Nov 17 2010
Population Ecology
In class on Tuesday we learned about species populations. A population is a group of individuals of a species that live in a particular area. Populations coevolve based off of the five relationships we learned about in the previous unit (mutualism, comensalism, parasitism, predation, and competition). All populations of any species contain these five characterisitics:
1. Size: Population sizes increase, decrease, or are stable, and follow patterns
Equation: (Births + Immigration) – (Deaths + Emigration) = Change in size
2. Density: The number of individuals per unit of area
Increase in Density-
Pros: acccess to mates increases, safety increases
Cons: intraspecific competition increases, rescources decrease, predation increases, rate of infectious disease spreading increases
3. Distribution:
1-Clumped Distribution:herds, school of fish, humans(urbanization)
2-Uniformed Distribution: organisims evenly spaced
3-Random Distribution: trees (seed travel)
4. Age/Sex Stucture:
Sex Ratio-porportion of males to females
Age Structure-describes relative numbers of organisms of each age within a population
Age Structure Diagram

5. Growth Rate:
-annual growth in percentage form
-grows exponentially, yet with limits, which is why graphs have a logistic growth curve
- all populations have theoretical limit (carrying capacity)
Growth Rate Graph

Age Structure Diagram: http://images-mediawiki-sites.thefullwiki.org/08/3/8/3/25099082503828593.png
Growth Rate Graph:
http://www.cdli.ca/courses/biol2201/unit04_org01_ilo02/BI300002.gif


Good first scribe post.
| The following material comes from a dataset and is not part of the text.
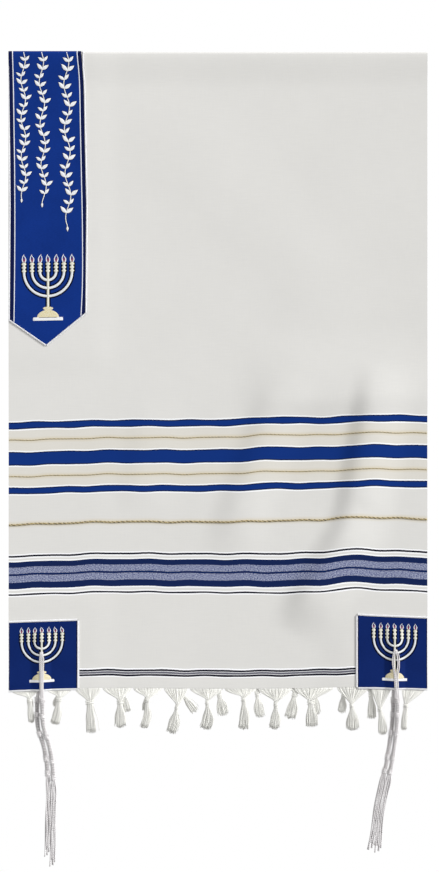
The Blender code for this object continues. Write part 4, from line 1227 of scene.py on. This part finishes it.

You will need live links to the sources of the images you borrowed. There is a little chain link icon in the editor to help you do this. Let me know if you need help.
Good fix. My only other input is that this reads more like just an outline of what went on the board. If you reread the scribe post instructions, you were to go beyond that. Think about that when you do this next semester.